Noelle McCarthy on fairytales, which poets speak to her and the lasting worthiness of Dracula and Jane Eyre.

What book caused you to love reading?
I don’t remember not reading. It was fairy tales I think, to begin with. According to my mother, at the age of 3 or 4, I refused to go to sleep unless there was a copy of Red Riding Hood under my bed.  I was fixated on the wolf, apparently. I don’t remember that in particular, just a whole flood of ugly ducklings, and wicked stepmothers and woodcutters and golden geese. It was probably The Collected Sherlock Holmes though, a big compendium of all the Sherlock Holmes stories which I read when I was about 8 or 9 that got me reading with a vengeance. Those are the first stories I remember falling into head first, a whole world of Victorian London and this marvellous hero with all his accomplishments and quirks and how he applied the science of deduction to these wonderful, exotic, terrifying mysteries. The plots were incredible. I dived in and I never wanted to come out.

What are you currently reading?
I’m reading Tim Wilson’s Their Faces Were Shining, in preparation for an interview with the author. The book is tremendous, which from an interviewers point of view is a relief. I’m also slowly, laboriously, making my way through The Nichomachean Ethics by Aristotle, to get the skinny on how to be good, and live a good life. And I’m rereading Mary Karr’s memoir of alcoholism and conversion Lit. Mary Karr is tough, and funny and holy, and it is so easy to fall into her story of drunkeness and redemption and grace. This must be my third time reading it, the writing sings off the page.

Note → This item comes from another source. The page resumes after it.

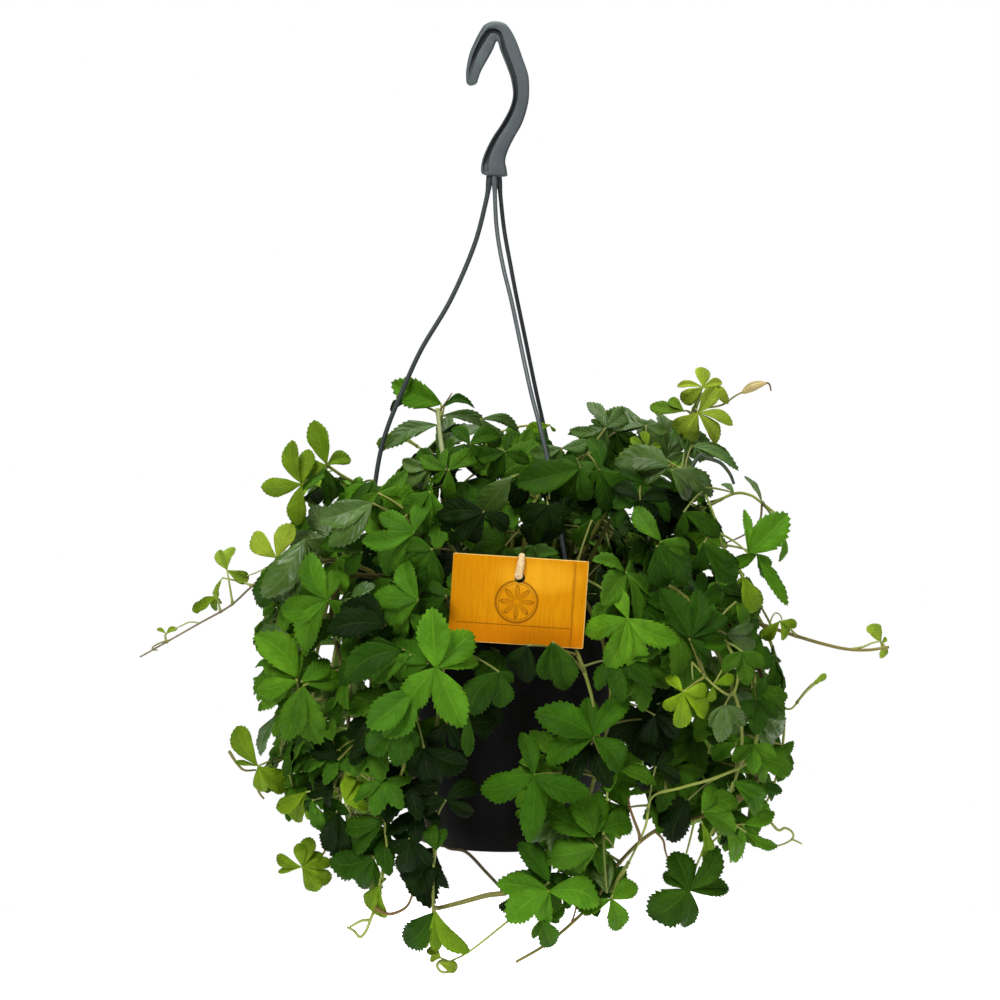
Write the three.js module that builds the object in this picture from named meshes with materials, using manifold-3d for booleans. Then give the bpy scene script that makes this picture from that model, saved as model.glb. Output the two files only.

Which book have you re-read the most?
Probably a toss-up between Dracula and Jane Eyre. These are my two favourite books, and also my two favourite stories, and they have a lot in common I suppose, taken as a pair. Both are Victorian novels of suspense and melodrama, full of characters who are headstrong and misguided by turns, also morally conflicted, sexually confused, highly emotional, overly voluble, and inclined to take themselves far too seriously at times. Reader, I identified with them. I read Dracula and Jane Eyre at least once a year. I love them both in a really straightforward, childish way.

Favourite book to film adaptation?
It hasn’t been made yet, but when David Fincher makes The Secret History, I’ll be first in the queue.

Who are your favourite poets?
TS Eliot, Patrick Kavanagh, Gerald Manley Hopkins and Ted Hughes. Canal Bank Walk by Patrick Kavanagh is probably my favourite poem.

Who or what impresses you most?
In fiction: Immediacy and specificity, or making the ordinary new.
In poetry: Colours and God.

What books are next to your bed?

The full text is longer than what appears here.